━━━━━ Data in this exercise ━━━━━
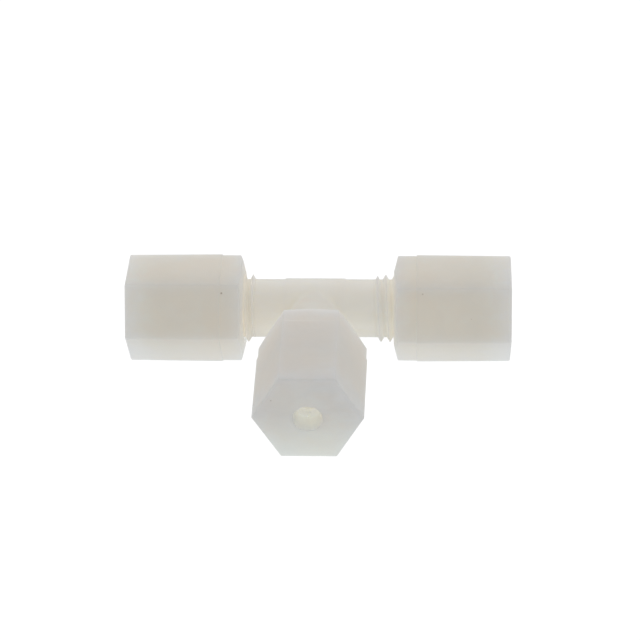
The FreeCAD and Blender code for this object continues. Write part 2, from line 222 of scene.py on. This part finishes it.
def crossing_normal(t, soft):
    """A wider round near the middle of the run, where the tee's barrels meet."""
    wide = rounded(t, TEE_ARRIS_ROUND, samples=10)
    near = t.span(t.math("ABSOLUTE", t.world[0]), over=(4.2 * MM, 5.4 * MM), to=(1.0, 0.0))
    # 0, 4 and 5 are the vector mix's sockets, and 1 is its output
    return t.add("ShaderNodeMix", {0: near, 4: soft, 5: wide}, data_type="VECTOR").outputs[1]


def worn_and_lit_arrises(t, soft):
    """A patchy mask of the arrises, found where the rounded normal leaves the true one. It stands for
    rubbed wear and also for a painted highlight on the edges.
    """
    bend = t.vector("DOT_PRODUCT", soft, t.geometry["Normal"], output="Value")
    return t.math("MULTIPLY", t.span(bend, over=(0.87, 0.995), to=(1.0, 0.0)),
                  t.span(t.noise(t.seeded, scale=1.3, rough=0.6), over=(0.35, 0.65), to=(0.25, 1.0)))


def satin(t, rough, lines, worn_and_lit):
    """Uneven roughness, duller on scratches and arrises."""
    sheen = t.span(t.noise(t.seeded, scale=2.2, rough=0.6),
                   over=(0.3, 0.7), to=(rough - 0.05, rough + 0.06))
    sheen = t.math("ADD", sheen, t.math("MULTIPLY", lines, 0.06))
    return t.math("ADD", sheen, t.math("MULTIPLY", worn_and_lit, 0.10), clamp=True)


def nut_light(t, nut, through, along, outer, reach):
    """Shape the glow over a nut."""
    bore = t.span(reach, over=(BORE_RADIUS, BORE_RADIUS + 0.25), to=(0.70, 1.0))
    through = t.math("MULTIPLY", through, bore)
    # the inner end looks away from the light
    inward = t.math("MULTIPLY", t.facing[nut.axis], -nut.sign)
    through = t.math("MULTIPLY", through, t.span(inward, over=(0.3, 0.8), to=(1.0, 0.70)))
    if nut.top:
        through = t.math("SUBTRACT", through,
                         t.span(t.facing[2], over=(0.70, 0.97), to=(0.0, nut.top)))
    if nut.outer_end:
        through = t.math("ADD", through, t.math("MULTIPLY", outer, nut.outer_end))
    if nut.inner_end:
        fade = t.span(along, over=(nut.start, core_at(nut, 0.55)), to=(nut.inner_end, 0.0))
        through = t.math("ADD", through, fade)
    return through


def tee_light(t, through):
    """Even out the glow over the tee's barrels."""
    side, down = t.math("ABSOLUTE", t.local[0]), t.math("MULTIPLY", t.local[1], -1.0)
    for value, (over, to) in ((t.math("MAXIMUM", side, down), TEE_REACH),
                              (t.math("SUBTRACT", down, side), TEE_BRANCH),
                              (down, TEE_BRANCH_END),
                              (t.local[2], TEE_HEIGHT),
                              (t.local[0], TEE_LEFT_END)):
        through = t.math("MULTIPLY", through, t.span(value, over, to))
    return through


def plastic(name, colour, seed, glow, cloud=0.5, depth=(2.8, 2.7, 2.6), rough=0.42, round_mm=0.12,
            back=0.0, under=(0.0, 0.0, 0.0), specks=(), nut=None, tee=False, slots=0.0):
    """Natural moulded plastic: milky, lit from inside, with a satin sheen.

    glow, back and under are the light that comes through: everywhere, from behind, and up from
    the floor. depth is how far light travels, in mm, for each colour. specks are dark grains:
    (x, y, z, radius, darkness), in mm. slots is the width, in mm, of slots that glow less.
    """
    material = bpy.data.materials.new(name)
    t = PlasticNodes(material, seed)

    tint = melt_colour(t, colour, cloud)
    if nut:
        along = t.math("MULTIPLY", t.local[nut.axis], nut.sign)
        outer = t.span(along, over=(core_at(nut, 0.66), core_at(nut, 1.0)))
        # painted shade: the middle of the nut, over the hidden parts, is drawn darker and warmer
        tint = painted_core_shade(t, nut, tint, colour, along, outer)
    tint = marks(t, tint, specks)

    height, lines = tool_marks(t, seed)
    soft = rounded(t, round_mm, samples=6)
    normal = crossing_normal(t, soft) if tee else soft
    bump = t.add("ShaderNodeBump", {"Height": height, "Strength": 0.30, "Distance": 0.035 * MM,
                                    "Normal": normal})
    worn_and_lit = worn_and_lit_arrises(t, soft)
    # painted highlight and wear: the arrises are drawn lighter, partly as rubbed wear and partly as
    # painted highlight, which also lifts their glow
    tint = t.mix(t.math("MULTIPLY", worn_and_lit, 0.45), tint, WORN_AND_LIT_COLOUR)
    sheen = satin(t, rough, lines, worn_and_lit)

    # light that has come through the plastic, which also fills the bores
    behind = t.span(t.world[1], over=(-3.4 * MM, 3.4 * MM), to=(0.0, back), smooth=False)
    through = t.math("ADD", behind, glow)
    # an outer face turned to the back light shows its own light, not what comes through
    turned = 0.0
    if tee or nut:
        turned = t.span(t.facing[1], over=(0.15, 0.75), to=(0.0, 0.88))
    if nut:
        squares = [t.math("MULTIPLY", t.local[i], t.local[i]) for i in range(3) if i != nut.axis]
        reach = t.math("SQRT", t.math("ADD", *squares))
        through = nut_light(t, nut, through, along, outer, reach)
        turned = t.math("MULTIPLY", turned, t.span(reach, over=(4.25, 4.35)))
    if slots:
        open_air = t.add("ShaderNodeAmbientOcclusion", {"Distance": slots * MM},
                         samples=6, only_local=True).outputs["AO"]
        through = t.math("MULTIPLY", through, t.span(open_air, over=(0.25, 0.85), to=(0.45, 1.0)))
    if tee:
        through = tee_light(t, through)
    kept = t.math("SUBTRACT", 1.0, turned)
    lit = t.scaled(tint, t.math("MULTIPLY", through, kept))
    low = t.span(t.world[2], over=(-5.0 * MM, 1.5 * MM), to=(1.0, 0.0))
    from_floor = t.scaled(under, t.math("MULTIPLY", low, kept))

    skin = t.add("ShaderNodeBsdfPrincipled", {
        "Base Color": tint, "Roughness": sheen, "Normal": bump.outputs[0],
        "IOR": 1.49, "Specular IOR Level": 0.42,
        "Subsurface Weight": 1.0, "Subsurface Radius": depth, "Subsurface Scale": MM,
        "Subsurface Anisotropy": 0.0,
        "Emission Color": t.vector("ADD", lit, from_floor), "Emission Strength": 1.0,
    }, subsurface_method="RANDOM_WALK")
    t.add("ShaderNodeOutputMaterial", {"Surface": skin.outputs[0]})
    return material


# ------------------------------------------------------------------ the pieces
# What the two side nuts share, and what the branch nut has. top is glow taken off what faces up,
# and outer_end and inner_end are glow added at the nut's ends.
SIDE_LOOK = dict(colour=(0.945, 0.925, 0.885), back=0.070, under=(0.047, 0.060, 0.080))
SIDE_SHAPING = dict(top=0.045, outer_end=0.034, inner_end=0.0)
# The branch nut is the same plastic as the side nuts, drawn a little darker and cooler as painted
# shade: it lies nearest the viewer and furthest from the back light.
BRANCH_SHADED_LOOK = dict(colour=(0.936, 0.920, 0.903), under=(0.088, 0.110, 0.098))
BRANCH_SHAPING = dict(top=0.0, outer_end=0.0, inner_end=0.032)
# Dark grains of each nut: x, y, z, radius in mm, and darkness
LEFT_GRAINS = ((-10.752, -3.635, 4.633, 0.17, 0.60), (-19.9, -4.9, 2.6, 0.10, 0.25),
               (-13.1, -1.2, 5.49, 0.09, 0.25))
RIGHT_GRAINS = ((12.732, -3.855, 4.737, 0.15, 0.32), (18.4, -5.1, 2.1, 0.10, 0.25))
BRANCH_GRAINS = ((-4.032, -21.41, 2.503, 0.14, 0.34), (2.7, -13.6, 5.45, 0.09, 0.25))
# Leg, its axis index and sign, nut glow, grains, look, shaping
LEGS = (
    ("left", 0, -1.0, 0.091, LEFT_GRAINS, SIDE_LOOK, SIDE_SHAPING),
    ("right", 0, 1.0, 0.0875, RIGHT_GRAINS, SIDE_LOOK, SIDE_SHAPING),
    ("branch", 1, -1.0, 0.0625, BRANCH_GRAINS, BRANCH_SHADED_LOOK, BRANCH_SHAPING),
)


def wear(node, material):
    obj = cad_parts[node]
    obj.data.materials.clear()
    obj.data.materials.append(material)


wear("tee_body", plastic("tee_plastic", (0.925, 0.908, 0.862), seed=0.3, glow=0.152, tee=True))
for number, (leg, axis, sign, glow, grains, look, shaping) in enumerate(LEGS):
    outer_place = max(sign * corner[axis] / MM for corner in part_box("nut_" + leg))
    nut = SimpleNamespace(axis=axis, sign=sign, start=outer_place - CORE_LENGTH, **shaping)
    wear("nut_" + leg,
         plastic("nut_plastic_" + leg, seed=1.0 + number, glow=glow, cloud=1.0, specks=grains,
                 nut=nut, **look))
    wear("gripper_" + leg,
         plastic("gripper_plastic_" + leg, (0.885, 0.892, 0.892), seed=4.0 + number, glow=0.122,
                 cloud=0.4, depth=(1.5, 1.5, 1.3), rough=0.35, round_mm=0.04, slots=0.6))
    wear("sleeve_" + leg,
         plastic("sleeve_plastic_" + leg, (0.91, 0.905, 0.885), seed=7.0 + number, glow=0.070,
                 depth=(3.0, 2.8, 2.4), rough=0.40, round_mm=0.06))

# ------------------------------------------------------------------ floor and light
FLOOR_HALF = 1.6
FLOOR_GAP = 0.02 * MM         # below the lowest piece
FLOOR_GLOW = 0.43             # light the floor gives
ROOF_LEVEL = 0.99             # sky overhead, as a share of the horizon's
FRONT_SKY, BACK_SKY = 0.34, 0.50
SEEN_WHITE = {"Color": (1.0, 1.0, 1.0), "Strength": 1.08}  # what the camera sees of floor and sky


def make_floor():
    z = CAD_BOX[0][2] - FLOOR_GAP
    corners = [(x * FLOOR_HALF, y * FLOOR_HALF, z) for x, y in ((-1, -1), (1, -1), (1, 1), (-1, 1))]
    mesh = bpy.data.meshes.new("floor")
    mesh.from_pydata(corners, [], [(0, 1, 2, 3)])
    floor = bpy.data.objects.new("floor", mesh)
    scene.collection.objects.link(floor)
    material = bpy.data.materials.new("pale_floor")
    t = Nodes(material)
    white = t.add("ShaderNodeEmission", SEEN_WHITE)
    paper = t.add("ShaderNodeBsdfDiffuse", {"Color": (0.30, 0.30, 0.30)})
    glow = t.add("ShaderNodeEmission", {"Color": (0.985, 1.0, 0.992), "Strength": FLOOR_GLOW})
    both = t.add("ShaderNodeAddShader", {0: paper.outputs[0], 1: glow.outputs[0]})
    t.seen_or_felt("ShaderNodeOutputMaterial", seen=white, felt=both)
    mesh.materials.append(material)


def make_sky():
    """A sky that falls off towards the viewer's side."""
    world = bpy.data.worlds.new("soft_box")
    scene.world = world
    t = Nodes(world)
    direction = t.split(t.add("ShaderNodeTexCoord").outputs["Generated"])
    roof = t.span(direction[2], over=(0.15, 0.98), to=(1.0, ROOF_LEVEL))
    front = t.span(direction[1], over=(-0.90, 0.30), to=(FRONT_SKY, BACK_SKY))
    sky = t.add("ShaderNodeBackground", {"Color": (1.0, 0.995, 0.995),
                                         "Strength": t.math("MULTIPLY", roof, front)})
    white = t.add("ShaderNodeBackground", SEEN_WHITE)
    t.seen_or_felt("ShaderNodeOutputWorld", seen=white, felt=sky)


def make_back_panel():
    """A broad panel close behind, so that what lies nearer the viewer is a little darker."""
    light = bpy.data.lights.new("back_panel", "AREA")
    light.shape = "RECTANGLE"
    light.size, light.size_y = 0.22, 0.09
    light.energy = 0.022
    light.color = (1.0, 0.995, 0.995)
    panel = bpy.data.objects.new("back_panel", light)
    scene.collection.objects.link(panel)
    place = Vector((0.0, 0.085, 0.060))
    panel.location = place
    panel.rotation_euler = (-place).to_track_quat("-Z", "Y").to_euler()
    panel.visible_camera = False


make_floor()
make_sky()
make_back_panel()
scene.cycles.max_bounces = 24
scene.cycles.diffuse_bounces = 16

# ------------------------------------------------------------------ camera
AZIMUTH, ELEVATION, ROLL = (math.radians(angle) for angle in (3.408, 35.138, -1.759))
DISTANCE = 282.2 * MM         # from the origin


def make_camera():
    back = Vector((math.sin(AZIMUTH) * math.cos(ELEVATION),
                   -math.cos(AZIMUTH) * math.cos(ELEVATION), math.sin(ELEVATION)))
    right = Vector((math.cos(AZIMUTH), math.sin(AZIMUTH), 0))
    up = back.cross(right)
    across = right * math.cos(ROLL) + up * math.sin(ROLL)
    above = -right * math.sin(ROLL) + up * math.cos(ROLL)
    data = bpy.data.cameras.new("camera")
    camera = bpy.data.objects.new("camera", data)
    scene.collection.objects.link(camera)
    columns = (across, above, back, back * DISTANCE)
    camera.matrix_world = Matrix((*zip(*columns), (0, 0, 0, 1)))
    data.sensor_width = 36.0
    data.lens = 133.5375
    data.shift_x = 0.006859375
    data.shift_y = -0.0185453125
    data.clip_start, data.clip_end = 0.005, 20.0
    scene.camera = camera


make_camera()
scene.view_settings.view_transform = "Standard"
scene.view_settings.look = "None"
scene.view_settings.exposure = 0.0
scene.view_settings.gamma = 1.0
━━━━━
━━━━━ Data in this exercise ━━━━━
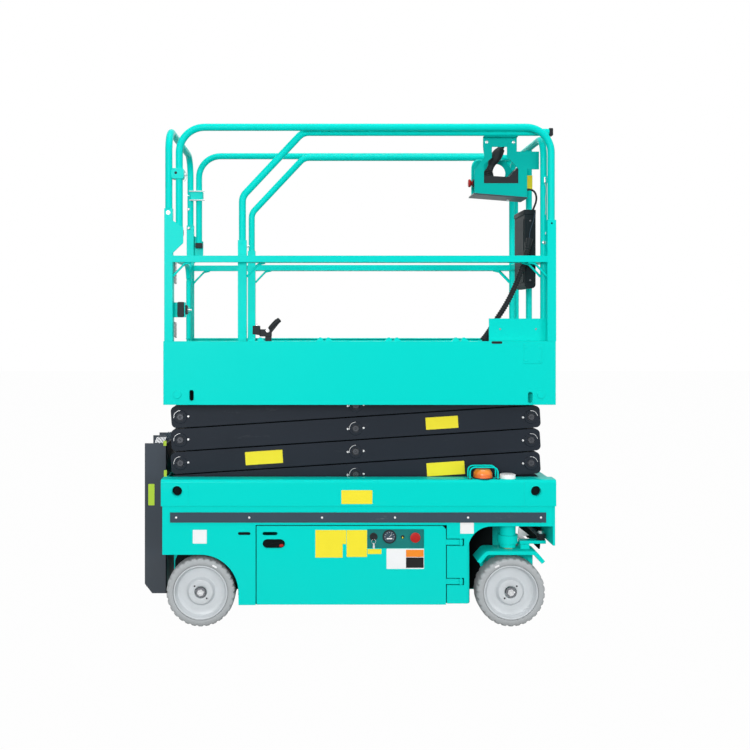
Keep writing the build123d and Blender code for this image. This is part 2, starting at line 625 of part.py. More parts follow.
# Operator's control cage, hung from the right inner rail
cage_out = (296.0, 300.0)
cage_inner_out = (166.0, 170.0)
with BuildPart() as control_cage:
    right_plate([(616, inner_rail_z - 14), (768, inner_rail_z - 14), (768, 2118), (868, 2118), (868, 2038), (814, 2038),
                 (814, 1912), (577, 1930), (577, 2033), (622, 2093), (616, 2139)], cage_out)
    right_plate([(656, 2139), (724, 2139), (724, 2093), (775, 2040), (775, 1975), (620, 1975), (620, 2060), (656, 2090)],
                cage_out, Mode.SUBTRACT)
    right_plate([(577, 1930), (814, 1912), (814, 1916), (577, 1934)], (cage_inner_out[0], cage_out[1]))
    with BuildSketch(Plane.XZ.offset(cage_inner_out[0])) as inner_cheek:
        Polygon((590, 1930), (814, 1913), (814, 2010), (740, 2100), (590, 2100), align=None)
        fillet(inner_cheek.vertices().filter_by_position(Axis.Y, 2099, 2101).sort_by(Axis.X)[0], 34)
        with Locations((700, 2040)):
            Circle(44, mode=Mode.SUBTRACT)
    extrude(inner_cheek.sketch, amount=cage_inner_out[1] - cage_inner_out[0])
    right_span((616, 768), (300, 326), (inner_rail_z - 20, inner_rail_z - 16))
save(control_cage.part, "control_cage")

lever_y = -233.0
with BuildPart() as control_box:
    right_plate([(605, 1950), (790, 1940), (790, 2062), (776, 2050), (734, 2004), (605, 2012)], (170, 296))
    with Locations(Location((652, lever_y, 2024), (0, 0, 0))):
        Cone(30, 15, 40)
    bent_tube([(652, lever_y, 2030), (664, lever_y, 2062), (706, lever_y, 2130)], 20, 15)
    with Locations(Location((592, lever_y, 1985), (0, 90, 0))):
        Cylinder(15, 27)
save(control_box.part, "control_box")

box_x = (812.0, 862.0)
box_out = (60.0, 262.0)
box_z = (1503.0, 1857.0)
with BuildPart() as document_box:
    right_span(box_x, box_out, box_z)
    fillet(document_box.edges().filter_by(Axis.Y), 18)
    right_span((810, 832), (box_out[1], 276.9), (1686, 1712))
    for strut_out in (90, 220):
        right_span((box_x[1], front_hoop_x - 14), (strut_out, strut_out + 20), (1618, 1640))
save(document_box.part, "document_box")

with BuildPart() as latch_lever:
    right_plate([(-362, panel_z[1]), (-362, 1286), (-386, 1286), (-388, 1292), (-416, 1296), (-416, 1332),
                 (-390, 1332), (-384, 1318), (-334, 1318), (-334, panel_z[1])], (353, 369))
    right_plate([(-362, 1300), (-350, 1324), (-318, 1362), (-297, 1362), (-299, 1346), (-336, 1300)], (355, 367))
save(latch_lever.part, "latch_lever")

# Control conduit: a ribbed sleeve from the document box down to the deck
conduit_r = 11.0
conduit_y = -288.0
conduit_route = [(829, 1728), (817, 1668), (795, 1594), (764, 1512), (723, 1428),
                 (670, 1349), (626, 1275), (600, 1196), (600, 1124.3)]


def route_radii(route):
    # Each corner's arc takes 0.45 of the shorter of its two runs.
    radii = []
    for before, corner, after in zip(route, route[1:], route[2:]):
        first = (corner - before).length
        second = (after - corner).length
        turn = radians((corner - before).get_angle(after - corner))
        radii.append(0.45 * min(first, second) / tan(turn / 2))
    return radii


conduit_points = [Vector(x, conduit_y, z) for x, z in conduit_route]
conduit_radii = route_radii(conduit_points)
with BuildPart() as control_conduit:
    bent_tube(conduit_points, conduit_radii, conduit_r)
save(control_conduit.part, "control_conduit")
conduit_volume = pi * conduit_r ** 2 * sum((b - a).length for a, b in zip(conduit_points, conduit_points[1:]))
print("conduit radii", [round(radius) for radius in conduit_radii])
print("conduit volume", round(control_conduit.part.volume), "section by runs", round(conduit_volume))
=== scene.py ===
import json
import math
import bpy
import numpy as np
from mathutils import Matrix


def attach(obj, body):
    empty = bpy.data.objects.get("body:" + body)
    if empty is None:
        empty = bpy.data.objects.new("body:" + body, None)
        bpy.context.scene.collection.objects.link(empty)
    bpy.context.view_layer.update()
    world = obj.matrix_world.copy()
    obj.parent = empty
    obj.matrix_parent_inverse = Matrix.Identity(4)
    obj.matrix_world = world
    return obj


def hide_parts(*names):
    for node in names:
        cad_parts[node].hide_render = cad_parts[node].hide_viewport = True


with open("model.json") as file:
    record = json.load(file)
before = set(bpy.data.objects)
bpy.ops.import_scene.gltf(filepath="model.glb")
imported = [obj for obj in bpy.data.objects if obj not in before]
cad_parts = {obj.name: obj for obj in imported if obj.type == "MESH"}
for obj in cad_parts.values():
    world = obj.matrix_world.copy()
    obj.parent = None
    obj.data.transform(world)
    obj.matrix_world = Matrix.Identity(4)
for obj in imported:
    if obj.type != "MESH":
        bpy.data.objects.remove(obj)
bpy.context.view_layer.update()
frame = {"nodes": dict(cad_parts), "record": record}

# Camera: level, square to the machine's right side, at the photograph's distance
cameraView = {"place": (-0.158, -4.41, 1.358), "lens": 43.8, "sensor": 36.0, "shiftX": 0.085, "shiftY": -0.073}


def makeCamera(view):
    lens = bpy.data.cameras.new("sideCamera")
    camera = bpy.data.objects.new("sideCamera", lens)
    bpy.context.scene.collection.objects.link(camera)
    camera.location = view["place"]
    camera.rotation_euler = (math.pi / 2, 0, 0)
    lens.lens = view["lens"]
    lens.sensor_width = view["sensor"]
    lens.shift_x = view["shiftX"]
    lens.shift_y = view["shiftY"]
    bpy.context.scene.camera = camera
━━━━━
Exercise: Repeat these lines exactly and nothing more: the one containing "The FreeCAD and", the one containing "0.65), to=(0.25, 1.0)))", and all the lines between.

Output of the exercise:
The FreeCAD and Blender code for this object continues. Write part 2, from line 222 of scene.py on. This part finishes it.
def crossing_normal(t, soft):
    """A wider round near the middle of the run, where the tee's barrels meet."""
    wide = rounded(t, TEE_ARRIS_ROUND, samples=10)
    near = t.span(t.math("ABSOLUTE", t.world[0]), over=(4.2 * MM, 5.4 * MM), to=(1.0, 0.0))
    # 0, 4 and 5 are the vector mix's sockets, and 1 is its output
    return t.add("ShaderNodeMix", {0: near, 4: soft, 5: wide}, data_type="VECTOR").outputs[1]


def worn_and_lit_arrises(t, soft):
    """A patchy mask of the arrises, found where the rounded normal leaves the true one. It stands for
    rubbed wear and also for a painted highlight on the edges.
    """
    bend = t.vector("DOT_PRODUCT", soft, t.geometry["Normal"], output="Value")
    return t.math("MULTIPLY", t.span(bend, over=(0.87, 0.995), to=(1.0, 0.0)),
                  t.span(t.noise(t.seeded, scale=1.3, rough=0.6), over=(0.35, 0.65), to=(0.25, 1.0)))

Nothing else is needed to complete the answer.